Interview mit Regisseur Axel Ranisch zu “Ich fühl mich Disco” – Teil 1

Auf den Wellen des Moments reiten



Deinen Filmen ist eine gewisse Harmonie förmlich anzusehen. Hat das damit zu tun, dass sich die Beteiligten mittlerweile einfach gut kennen?
Ich bin kein Typ, der gerne rumschreit. Ich brauche diese Harmonie und bin gerne mit meinem Team und meinen Schauspielern befreundet. Heiko (Pinkowski) und ich müssen nicht mehr reden, wir verstehen uns mit Blicken und Lauten.

Der Film sollte eigentlich unter dem Namen „Zehn Meter“ dein Debüt werden, oder?
Ja, aus meinem Debüt wurde nun mein dritter Film, aber auch doch der erste, weil weder „Dicke Mädchen“ noch „Reuber“ die 78 Minuten-Marke geknackt haben. Von daher ist „Ich fühl mich Disco“ mein erster Langfilm.

Wie lange hast du an dem Film gearbeitet?
Seit Anfang 2008, also seit über fünf Jahren.

Es gab in der Zeit unheimlich viele Drehbuchfassungen und Änderungen. Hattest du das Gefühl, dass du dich komplett Verrennen könntest?
Das ist passiert. Nach zwei Jahren Drehbuchentwicklung wurde das Buch nicht mehr besser, sondern schlechter. Ich habe die Lust verloren. Wir versuchten Kompromisse zu finden, um Redakteurin, Produzentin und mich glücklich zu machen, aber das ist ausgeufert. Nach vier Jahren habe ich die Notbremse gezogen und gesagt: Gut, dann wird der Film eben nix. Ich höre auf. Man muss auch loslassen können. Anfangs erlitt ich Zusammenbrüche, wenn der Film mal wieder um ein Jahr verschoben wurde. Irgendwann hat sich das relativiert.
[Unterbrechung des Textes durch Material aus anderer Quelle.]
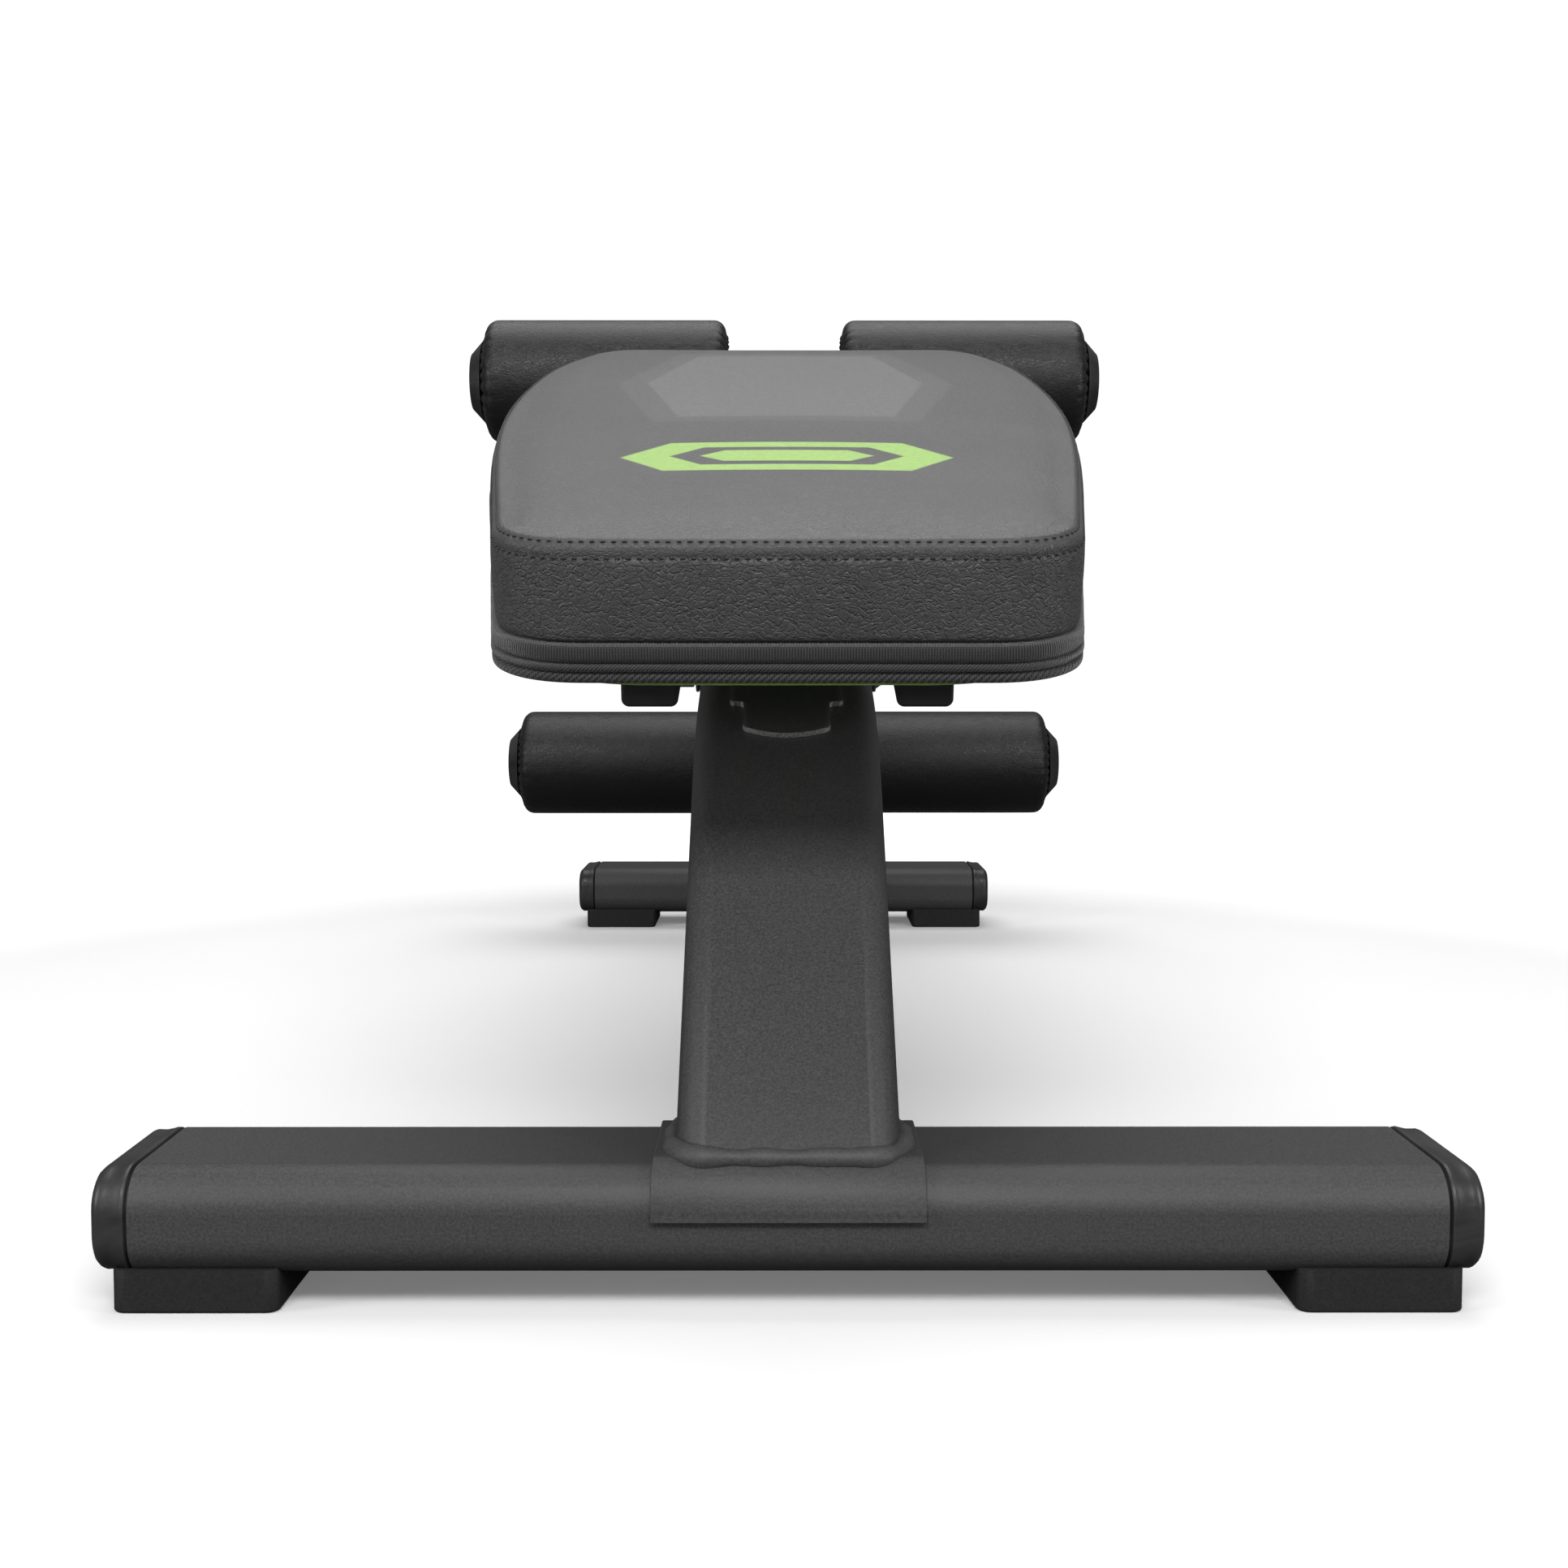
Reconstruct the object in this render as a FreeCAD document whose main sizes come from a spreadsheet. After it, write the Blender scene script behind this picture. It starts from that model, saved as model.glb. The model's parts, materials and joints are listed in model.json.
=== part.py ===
import FreeCAD, Part
import math
import os
import Sketcher
from FreeCAD import Placement, Rotation, Vector

# Decline sit-up bench: two stabiliser feet, a bent main tube, a leaning roller post,
# a tilting back pad and four foam rollers. Millimetres, +Z up, origin on the floor
# midway between the two feet; +Y runs from the head end to the roller end.

os.makedirs("parts", exist_ok=True)
doc = FreeCAD.newDocument("sit_up_bench")

DIMENSIONS = [
    # stabiliser feet
    ("rear_span", 600.0), ("front_span", 433.0), ("foot_pitch", 1227.0),
    ("tube_width", 100.0), ("tube_height", 47.0), ("tube_corner", 18.0), ("tube_wall", 2.5),
    ("cap_length", 17.0), ("cap_rounding", 7.0), ("cap_plug", 22.0),
    ("foot_width", 72.0), ("foot_depth", 94.0), ("foot_height", 15.0), ("foot_inset", 8.5),
    ("saddle_width", 118.0), ("saddle_plate", 3.0), ("saddle_drop", 21.0), ("saddle_bolt_x", 23.0),
    # bent main tube
    ("leg_angle", 41.0), ("leg_shift", 4.0), ("leg_bend", 250.0), ("leg_corner", 14.0),
    ("leg_overrun", 50.0), ("tube_run", 1190.2), ("tongue_width", 47.0), ("tongue_shoulder", 62.0),
    # deck: everything that lies along the tilted pad and beam
    ("deck_angle", 15.5), ("hinge_height", 425.0), ("hinge_forward", 18.1), ("beam_drop", 68.1),
    ("tilt_range", 15.5), ("hinge_radius", 6.0),
    # roller post
    ("post_angle", 40.0), ("knee_height", 522.0), ("knee_forward", 222.5),
    ("roller_spacing", 449.5), ("post_width", 72.0), ("post_depth", 50.0), ("post_corner", 10.0),
    ("post_top", 62.0), ("post_plate", 6.0), ("slider_width", 58.0), ("slider_depth", 36.0),
    ("slider_corner", 8.0), ("slider_length", 285.0), ("clamp_level", 100.0),
    # rollers and axles
    ("roller_diameter", 104.0), ("roller_length", 211.0), ("cover_thick", 1.6),
    ("cover_hem", 3.0), ("axle_radius", 12.5), ("axle_wall", 2.0), ("knee_gap", 94.6),
    ("ankle_gap", 114.2), ("axle_cap_length", 10.0),
    # back pad
    ("pad_length", 723.0), ("pad_behind", 640.0), ("pad_clearance", 14.2),
    ("board_thick", 20.7), ("board_inset", 6.0), ("board_corner", 78.0),
    ("near_corner", 42.0), ("far_corner", 38.0), ("cushion_thick", 48.6), ("pad_skin", 2.0),
    ("band_height", 18.4), ("band_proud", 1.5),
    ("rail_inner", 53.5), ("rail_width", 28.0), ("rail_height", 30.0), ("rail_wall", 2.0),
    ("rail_length", 590.0), ("rail_overhang", 25.0),
    ("strap_length", 60.0), ("strap_thick", 5.0), ("strap_screw_x", 35.0),
    ("strap_near", 473.6), ("strap_far", 89.6),
    # tilt clamp
    ("clamp_back", 311.0), ("sector_plate", 3.0), ("sector_half", 14.0), ("slot_radius", 6.4),
    ("clamp_radius", 6.0),
]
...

Es hat mich nicht mehr getroffen.

Du erzählst jetzt recht locker aus dieser Zeit, aber das war damals sicher anders, oder?
Ich bin ein sehr ungeduldiger Mensch und das sollte mein Diplomfilm werden, was nicht klappte. Das war essentiell. Der aufgestaute Frust entlud sich in dem ich „Dicke Mädchen“ drehte. Einfach so. Ohne diesen Frust wäre „Dicke Mädchen“ so nicht entstanden.

Der Film wurde bei diversen Festivals gefeiert. Du warst selbst anfangs nicht komplett von ihm überzeugt. Was hat das mit dir gemacht?
Der Film war so, wie ich angefangen habe, Filme zu machen, bevor ich auf der Filmhochschule war. Mit einer alten, billigen Kamera in der Hand drehte ich mit Freunden improvisierte Filme. Wie man es richtig macht, habe ich dann an der Schule gelernt. Insofern war „Dicke Mädchen“ ein Schritt zurück zu meinen Wurzeln. Da bin ich froh drum. Der Erfolg war unheimlich toll, aber wir sind fleißig geblieben. Nach „Dicke Mädchen“ haben wir nicht nur „Reuber“ und den „Rosakinder„-Film gedreht, sondern auch „Zehn Meter“ wieder in Angriff genommen. Wir probierten es ohne Drehbuch und es entstand „Ich fühl mich Disco„. Plötzlich war so viel zu tun, dass der Erfolg von „Dicke Mädchen“ zwar sehr schön war, aber fast bei den anderen Projekten gestört hat. Für mich hat sich Fassbinders Satz bestätigt, der meinte, um sich vom Erfolg und dem Kritikerurteil unabhängig zu machen, muss der nächste Film schon fertig sein, wenn der vorige ins Kino kommt.